As for using NTT to help with their DDOS attack.. they just need more equipment (money and time) and more/better network guys (money and time) is all; that will come as ops matures (give em a break; they scaled up faster than the ops team can handle, that’s the price of success of course.) Once they’re scaled up enough they wont need NTT to handle this kind of thing anymore just as FB handled the attack without much issue.
btw.. 15,000 sqft is not a big datacenter, quite the opposite actually, it’s tiny, so tiny that I would think NTT are leasing space inside a larger facility and reselling (to people like Twitter)
All in all.. a none story. Move along, nothing to see here.
does anyone really think datacenter capability has anything to do with uptime for sites like Twitter?
Yeah, actually.
There are two things I can imagine a new datacenter helping with. The most important one is power. This is the single biggest thing limiting datacenters from expanding capacity in place. The other one is additional IP carrier capacity. If they have different carriers there, or more capacity, that could obviously help, although it’s not nearly as big a deal as power.

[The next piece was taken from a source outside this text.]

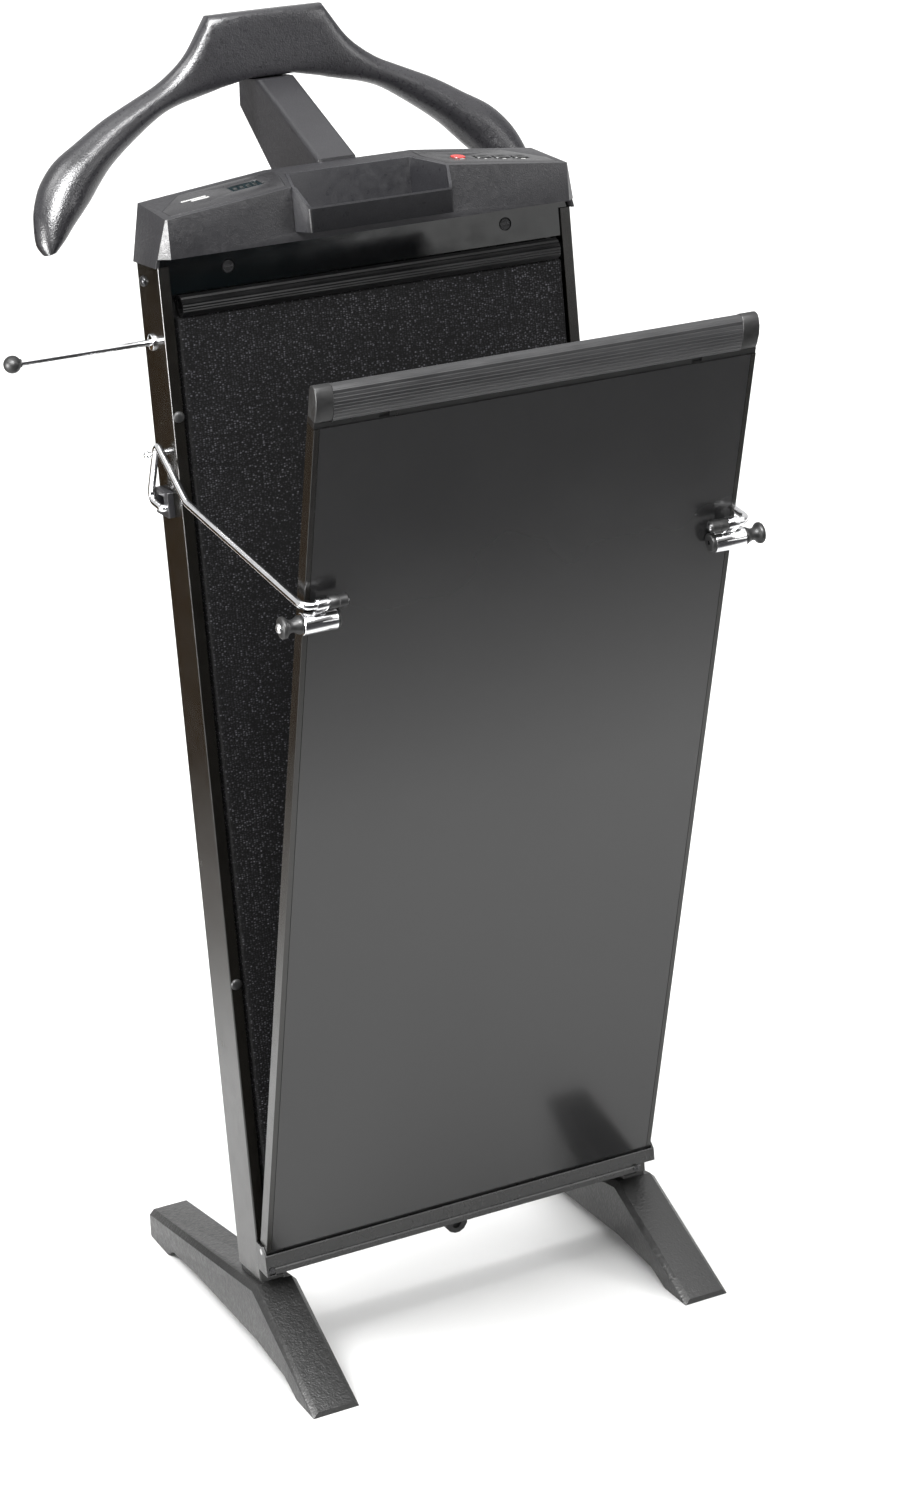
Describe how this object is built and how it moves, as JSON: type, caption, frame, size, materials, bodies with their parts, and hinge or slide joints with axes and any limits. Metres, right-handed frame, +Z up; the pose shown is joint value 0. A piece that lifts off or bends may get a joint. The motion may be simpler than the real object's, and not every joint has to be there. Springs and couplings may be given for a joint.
{
  "type": "trouser press",
  "caption": "Free-standing trouser press with a tilting front door on stay arms, a heated pad, a jacket hanger, a tray and a pull-out tie bar.",
  "frame": {"origin": "on the floor, at the middle of the press's floor outline", "axes": "+Z up; +X to the right seen from the front; +Y from the door towards the jacket hanger"},
  "size_m": [0.5236, 0.572, 1.0807],
  "materials": {
    "channel_paint": "satin",
    "black_metal": "satin",
    "board": "matt hardboard",
    "gloss_black": "mirror gloss",
    "textured_black": "fine moulded texture",
    "smooth_plate": "satin",
    "soft_black": "matt",
    "pad_cloth": "speckled weave",
    "foam": "open foam",
    "lining_felt": "felt",
    "heater_foil": "foil",
    "chrome": "polished",
    "zinc_steel": "zinc plated",
    "red_plastic": "satin",
    "black_keys": "satin",
    "circuit": "board"
  },
  "bodies": {
    "frame": {"back_panel": "board", "bottom_cross_rail": "black_metal", "circuit_board": "circuit", "control_plate": "smooth_plate", "cross_braces": "black_metal", "display_module": "circuit", "display_plate": "smooth_plate", "door_buffers": "soft_black", "door_pivot_pins": "zinc_steel", "fascia_strip": "gloss_black", "frame_screws": "zinc_steel", "grip_rail": "soft_black", "head_base": "textured_black", "head_cover": "textured_black", "heater_sheet": "heater_foil", "hinge_trough": "black_metal", "jacket_hanger": "textured_black", "left_foot": "textured_black", "left_side_channel": "channel_paint", "machine_screws": "zinc_steel", "mains_inlet": "soft_black", "neck_bracket": "textured_black", "pad_back_plate": "board", "pad_fabric": "pad_cloth", "pad_foam": "foam", "right_foot": "textured_black", "right_side_channel": "channel_paint", "side_dome_screws": "chrome", "stop_pins": "chrome", "tie_bar_bush": "chrome", "tie_bar_guide": "soft_black", "tray": "textured_black", "trough_end_brackets": "black_metal", "window_brackets": "black_metal"},
    "door": {"door_board": "board", "door_front_sheet": "gloss_black", "door_lining": "lining_felt", "door_left_trim": "channel_paint", "door_right_trim": "channel_paint", "door_foot_rail": "black_metal", "door_top_rail": "black_metal", "door_bumper": "soft_black", "bumper_end_caps": "soft_black"},
    "left_arm": {"left_stay_wire": "chrome", "left_sleeve": "soft_black"},
    "right_arm": {"right_stay_wire": "chrome", "right_sleeve": "soft_black"},
    "left_clip_body": {"left_clip": "chrome", "left_knob": "soft_black"},
    "right_clip_body": {"right_clip": "chrome", "right_knob": "soft_black"},
    "left_roller_body": {"left_roller": "soft_black"},
    "right_roller_body": {"right_roller": "soft_black"},
    "tie_bar": {"tie_bar_rod": "chrome", "tie_bar_ball": "chrome"},
    "power_key": {"power_button": "red_plastic"},
    "short_key": {"short_press_button": "black_keys"},
    "medium_key": {"medium_press_button": "black_keys"},
    "long_key": {"long_press_button": "black_keys"}
  },
  "joints": [
    {"name": "door_hinge", "type": "hinge", "parent": "frame", "child": "door", "pos_m": [0.03825, 0.01, 0.095], "axis": [-1, 0, 0], "range_deg": [0, 20.4]},
    {"name": "left_arm_pivot", "type": "hinge", "parent": "frame", "child": "left_arm", "pos_m": [-0.14025, 0.0425, 0.7135], "axis": [1, 0, 0], "range_deg": [0, 74.6]},
    {"name": "left_clip_pivot", "type": "hinge", "parent": "left_arm", "child": "left_clip_body", "pos_m": [-0.12975, -0.23774, 0.691], "axis": [-1, 0, 0], "range_deg": [0, 95]},
    {"name": "left_roller_spin", "type": "hinge", "parent": "left_clip_body", "child": "left_roller_body", "pos_m": [-0.12775, -0.22794, 0.67634], "axis": [1, 0, 0], "continuous": true},
    {"name": "right_arm_pivot", "type": "hinge", "parent": "frame", "child": "right_arm", "pos_m": [0.21675, 0.0425, 0.7135], "axis": [1, 0, 0], "range_deg": [0, 74.6]},
    {"name": "right_clip_pivot", "type": "hinge", "parent": "right_arm", "child": "right_clip_body", "pos_m": [0.20625, -0.23774, 0.691], "axis": [-1, 0, 0], "range_deg": [0, 95]},
    {"name": "right_roller_spin", "type": "hinge", "parent": "right_clip_body", "child": "right_roller_body", "pos_m": [0.20425, -0.22794, 0.67634], "axis": [1, 0, 0], "continuous": true},
    {"name": "tie_bar_slide", "type": "slide", "parent": "frame", "child": "tie_bar", "axis": [1, 0, 0], "range_m": [0, 0.1048]},
    {"name": "power_key_travel", "type": "slide", "parent": "frame", "child": "power_key", "axis": [-0.1098, 0.1093, -0.9879], "range_m": [0, 0.0015], "stiffness_N_per_m": 400, "springref_m": -0.0006},
    {"name": "short_key_travel", "type": "slide", "parent": "frame", "child": "short_key", "axis": [-0.1098, 0.1093, -0.9879], "range_m": [0, 0.0015], "stiffness_N_per_m": 400, "springref_m": -0.0006},
    {"name": "medium_key_travel", "type": "slide", "parent": "frame", "child": "medium_key", "axis": [-0.1098, 0.1093, -0.9879], "range_m": [0, 0.0015], "stiffness_N_per_m": 400, "springref_m": -0.0006},
    {"name": "long_key_travel", "type": "slide", "parent": "frame", "child": "long_key", "axis": [-0.1098, 0.1093, -0.9879], "range_m": [0, 0.0015], "stiffness_N_per_m": 400, "springref_m": -0.0006}
  ],
  "couplings": [
    {"joint": "left_arm_pivot", "follows": "door_hinge", "ratio": 3.6461},
    {"joint": "left_clip_pivot", "follows": "door_hinge", "ratio": 4.6461},
    {"joint": "right_arm_pivot", "follows": "door_hinge", "ratio": 3.6461},
    {"joint": "right_clip_pivot", "follows": "door_hinge", "ratio": 4.6461}
  ]
}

However, marketing blurbs aside, this datacenter is just as vulnerable to a large quake as any other datacenter in Northern California. Twitter is going to have to go active/active in two geographically distinct datacenters, preferrably in two different legal jurisdictions, before you could give them any kind of positive review in terms of business continuity planning.
Yes. Capacity can matter quite a bit. It’s not just about ups and techs. Capacity plays a huge role. There is a reason why tier I access to dark fiber is sought among other things. Also, NTT is listed as on of the worlds largest companies. When NTT got into the internetbusiness they bought the worlds largest Internet company. They are huge. So no. They are not sub leasing space as a third party. They put up dedicated satalite data centers everywhere. This is done fordfar more reasons than I could list xomfortly here.